BEGIN GIVEN DATA

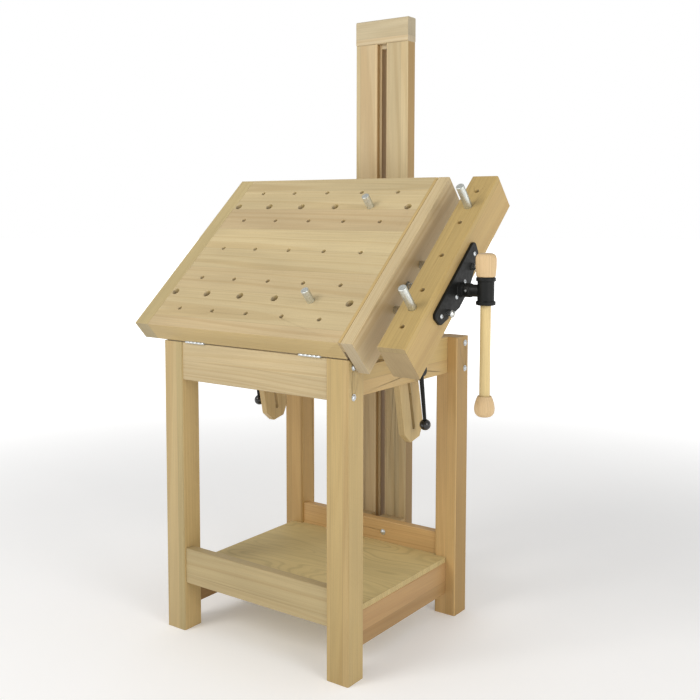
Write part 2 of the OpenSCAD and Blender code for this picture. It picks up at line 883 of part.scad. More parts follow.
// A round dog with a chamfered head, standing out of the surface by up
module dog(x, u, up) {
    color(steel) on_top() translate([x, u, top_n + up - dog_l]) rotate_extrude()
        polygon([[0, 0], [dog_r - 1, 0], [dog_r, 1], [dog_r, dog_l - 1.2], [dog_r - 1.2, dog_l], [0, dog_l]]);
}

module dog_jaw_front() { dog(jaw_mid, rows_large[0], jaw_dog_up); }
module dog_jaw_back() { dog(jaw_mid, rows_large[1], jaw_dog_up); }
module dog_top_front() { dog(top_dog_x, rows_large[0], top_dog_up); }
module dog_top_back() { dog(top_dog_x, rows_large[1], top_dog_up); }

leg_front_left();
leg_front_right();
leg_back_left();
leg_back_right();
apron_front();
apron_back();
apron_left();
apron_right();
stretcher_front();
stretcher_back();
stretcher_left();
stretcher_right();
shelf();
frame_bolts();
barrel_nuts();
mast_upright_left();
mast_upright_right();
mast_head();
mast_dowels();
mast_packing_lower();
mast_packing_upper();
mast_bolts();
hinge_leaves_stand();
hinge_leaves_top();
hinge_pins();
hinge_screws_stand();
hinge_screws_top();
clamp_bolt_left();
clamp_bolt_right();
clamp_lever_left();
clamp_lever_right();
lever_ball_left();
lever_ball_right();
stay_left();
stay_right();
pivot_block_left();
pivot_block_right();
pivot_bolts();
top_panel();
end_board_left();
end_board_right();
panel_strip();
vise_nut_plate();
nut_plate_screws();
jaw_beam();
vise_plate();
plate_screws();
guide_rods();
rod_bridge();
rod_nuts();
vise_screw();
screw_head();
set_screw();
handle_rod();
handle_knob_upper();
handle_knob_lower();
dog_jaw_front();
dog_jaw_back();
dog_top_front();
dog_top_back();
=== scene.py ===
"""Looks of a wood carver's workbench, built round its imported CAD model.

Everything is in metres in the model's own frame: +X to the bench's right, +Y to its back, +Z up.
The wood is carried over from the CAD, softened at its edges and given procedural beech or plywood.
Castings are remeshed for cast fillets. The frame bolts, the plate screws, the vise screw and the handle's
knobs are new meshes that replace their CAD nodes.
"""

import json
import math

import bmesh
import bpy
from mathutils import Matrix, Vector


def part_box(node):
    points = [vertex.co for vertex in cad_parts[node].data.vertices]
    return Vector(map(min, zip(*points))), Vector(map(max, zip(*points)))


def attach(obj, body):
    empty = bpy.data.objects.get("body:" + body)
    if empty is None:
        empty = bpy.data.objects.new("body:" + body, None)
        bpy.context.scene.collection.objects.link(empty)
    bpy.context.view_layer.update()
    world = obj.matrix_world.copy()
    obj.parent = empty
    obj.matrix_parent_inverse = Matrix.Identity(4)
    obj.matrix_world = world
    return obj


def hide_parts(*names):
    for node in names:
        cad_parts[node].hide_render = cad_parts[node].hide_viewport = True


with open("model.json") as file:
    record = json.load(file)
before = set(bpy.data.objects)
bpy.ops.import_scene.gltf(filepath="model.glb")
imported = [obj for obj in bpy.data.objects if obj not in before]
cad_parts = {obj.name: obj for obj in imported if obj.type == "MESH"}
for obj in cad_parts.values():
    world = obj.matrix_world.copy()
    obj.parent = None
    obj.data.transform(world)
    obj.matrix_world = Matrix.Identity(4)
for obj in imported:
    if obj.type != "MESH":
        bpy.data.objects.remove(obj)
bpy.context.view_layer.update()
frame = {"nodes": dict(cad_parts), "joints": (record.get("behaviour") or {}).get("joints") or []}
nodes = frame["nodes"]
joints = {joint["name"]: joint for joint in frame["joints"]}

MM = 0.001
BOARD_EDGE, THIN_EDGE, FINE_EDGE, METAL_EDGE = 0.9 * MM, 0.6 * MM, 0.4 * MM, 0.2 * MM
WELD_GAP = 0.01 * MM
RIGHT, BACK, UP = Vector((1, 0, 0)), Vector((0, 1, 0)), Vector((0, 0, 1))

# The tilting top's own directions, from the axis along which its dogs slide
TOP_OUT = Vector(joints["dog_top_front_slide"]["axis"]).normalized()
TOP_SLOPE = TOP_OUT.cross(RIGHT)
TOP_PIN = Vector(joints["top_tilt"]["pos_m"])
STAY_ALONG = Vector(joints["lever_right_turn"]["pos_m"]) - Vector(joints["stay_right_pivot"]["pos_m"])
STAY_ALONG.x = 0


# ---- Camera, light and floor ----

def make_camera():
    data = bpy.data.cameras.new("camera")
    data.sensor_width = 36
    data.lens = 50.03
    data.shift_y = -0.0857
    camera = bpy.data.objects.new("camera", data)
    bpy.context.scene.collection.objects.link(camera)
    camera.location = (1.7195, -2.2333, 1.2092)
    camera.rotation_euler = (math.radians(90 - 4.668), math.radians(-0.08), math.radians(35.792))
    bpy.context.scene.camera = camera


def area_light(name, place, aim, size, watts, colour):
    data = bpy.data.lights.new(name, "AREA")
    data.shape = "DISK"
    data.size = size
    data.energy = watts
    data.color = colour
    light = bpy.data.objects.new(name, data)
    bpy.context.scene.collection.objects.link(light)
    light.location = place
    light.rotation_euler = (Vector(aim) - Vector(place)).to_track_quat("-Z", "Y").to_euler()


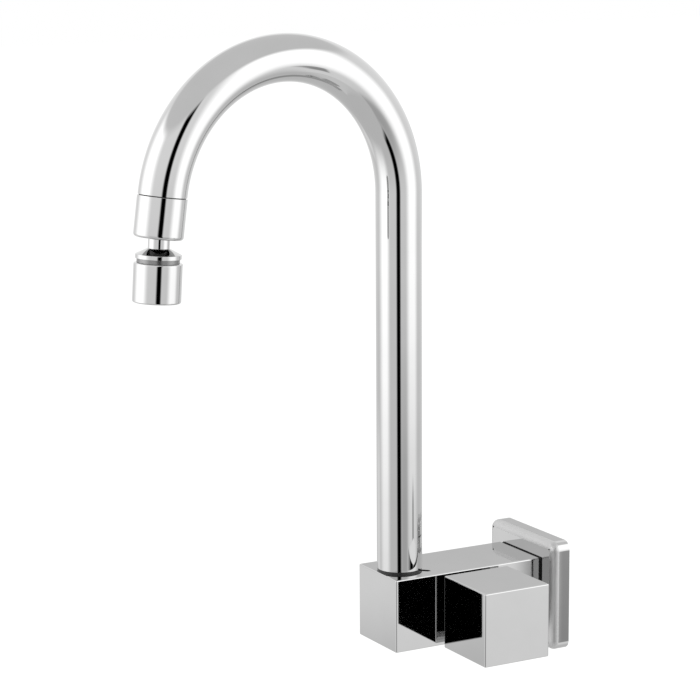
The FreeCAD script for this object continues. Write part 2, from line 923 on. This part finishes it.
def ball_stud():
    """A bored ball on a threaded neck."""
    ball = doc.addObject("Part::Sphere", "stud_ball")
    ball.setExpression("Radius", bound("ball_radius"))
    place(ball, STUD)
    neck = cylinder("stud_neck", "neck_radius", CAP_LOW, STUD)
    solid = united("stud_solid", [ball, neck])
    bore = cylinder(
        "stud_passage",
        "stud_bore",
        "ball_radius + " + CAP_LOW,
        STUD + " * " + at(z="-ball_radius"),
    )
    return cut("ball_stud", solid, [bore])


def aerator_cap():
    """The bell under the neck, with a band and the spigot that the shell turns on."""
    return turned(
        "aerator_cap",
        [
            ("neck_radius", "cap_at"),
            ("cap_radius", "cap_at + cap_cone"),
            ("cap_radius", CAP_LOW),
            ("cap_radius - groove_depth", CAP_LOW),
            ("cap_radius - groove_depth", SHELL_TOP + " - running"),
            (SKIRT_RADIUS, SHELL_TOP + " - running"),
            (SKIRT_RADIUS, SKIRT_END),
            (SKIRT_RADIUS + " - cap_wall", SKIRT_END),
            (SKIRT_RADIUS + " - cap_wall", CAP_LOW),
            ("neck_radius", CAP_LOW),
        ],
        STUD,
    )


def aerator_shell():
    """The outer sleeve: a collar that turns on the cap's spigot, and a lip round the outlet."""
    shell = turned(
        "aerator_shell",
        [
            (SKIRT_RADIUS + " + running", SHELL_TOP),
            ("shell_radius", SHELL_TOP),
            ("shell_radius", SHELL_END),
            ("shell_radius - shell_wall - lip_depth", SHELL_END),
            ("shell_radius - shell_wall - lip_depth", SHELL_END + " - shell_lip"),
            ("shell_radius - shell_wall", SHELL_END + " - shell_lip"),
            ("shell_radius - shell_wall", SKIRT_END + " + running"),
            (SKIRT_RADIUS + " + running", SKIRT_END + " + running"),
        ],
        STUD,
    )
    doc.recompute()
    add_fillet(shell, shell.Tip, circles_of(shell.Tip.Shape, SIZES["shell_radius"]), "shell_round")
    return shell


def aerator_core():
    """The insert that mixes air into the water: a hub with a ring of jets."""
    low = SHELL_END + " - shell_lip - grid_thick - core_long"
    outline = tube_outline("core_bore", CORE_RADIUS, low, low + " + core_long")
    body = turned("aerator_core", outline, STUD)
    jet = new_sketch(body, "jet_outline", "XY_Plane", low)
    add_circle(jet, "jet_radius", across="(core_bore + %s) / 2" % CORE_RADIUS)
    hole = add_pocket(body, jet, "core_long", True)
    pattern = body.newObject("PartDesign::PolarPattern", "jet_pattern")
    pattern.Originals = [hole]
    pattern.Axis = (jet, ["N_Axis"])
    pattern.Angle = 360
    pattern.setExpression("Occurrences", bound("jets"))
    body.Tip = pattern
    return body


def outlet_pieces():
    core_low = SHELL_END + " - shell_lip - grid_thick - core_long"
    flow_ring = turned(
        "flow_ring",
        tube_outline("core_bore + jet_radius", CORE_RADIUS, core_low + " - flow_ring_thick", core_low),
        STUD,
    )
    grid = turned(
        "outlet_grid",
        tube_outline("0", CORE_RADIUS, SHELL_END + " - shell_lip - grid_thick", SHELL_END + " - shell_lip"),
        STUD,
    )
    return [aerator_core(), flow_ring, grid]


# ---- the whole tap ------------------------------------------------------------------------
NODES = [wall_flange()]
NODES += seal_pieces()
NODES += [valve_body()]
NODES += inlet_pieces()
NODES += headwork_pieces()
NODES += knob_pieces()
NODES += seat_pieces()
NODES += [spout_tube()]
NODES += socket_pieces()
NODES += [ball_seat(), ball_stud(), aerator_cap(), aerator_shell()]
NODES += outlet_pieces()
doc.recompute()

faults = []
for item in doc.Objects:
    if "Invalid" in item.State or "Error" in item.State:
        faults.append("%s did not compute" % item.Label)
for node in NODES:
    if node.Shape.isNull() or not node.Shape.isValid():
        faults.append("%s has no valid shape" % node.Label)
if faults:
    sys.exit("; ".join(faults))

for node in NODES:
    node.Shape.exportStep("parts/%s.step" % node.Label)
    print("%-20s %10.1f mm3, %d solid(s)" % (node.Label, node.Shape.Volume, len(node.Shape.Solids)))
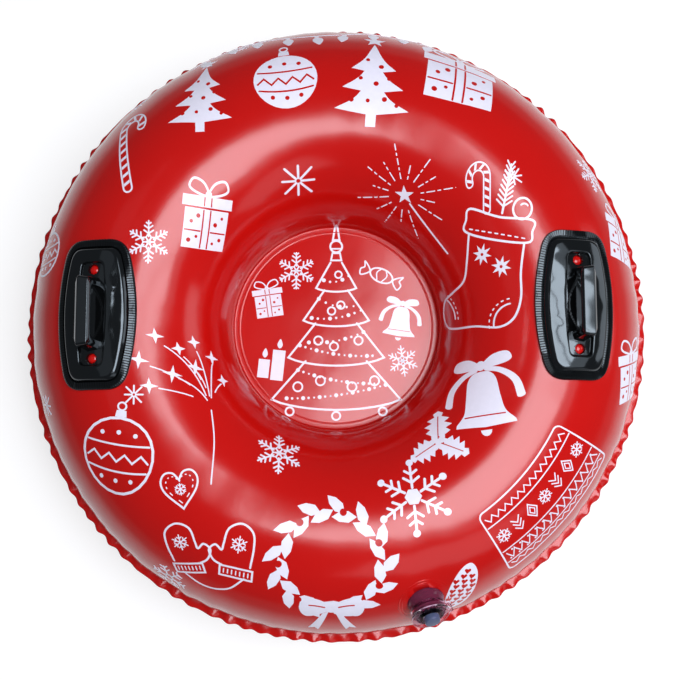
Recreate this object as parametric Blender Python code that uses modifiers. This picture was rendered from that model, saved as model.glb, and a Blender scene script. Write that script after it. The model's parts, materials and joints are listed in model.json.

END GIVEN DATA

WHAT YOU SHOULD DO: From the records above, copy out the line with "dog(jaw_mid, rows_large[0], jaw_dog_up);", the line with "obj.matrix_world = world", and every line between them, word for word.

TASK ANSWER:
module dog_jaw_front() { dog(jaw_mid, rows_large[0], jaw_dog_up); }
module dog_jaw_back() { dog(jaw_mid, rows_large[1], jaw_dog_up); }
module dog_top_front() { dog(top_dog_x, rows_large[0], top_dog_up); }
module dog_top_back() { dog(top_dog_x, rows_large[1], top_dog_up); }

leg_front_left();
leg_front_right();
leg_back_left();
leg_back_right();
apron_front();
apron_back();
apron_left();
apron_right();
stretcher_front();
stretcher_back();
stretcher_left();
stretcher_right();
shelf();
frame_bolts();
barrel_nuts();
mast_upright_left();
mast_upright_right();
mast_head();
mast_dowels();
mast_packing_lower();
mast_packing_upper();
mast_bolts();
hinge_leaves_stand();
hinge_leaves_top();
hinge_pins();
hinge_screws_stand();
hinge_screws_top();
clamp_bolt_left();
clamp_bolt_right();
clamp_lever_left();
clamp_lever_right();
lever_ball_left();
lever_ball_right();
stay_left();
stay_right();
pivot_block_left();
pivot_block_right();
pivot_bolts();
top_panel();
end_board_left();
end_board_right();
panel_strip();
vise_nut_plate();
nut_plate_screws();
jaw_beam();
vise_plate();
plate_screws();
guide_rods();
rod_bridge();
rod_nuts();
vise_screw();
screw_head();
set_screw();
handle_rod();
handle_knob_upper();
handle_knob_lower();
dog_jaw_front();
dog_jaw_back();
dog_top_front();
dog_top_back();
=== scene.py ===
"""Looks of a wood carver's workbench, built round its imported CAD model.

Everything is in metres in the model's own frame: +X to the bench's right, +Y to its back, +Z up.
The wood is carried over from the CAD, softened at its edges and given procedural beech or plywood.
Castings are remeshed for cast fillets. The frame bolts, the plate screws, the vise screw and the handle's
knobs are new meshes that replace their CAD nodes.
"""

import json
import math

import bmesh
import bpy
from mathutils import Matrix, Vector


def part_box(node):
    points = [vertex.co for vertex in cad_parts[node].data.vertices]
    return Vector(map(min, zip(*points))), Vector(map(max, zip(*points)))


def attach(obj, body):
    empty = bpy.data.objects.get("body:" + body)
    if empty is None:
        empty = bpy.data.objects.new("body:" + body, None)
        bpy.context.scene.collection.objects.link(empty)
    bpy.context.view_layer.update()
    world = obj.matrix_world.copy()
    obj.parent = empty
    obj.matrix_parent_inverse = Matrix.Identity(4)
    obj.matrix_world = world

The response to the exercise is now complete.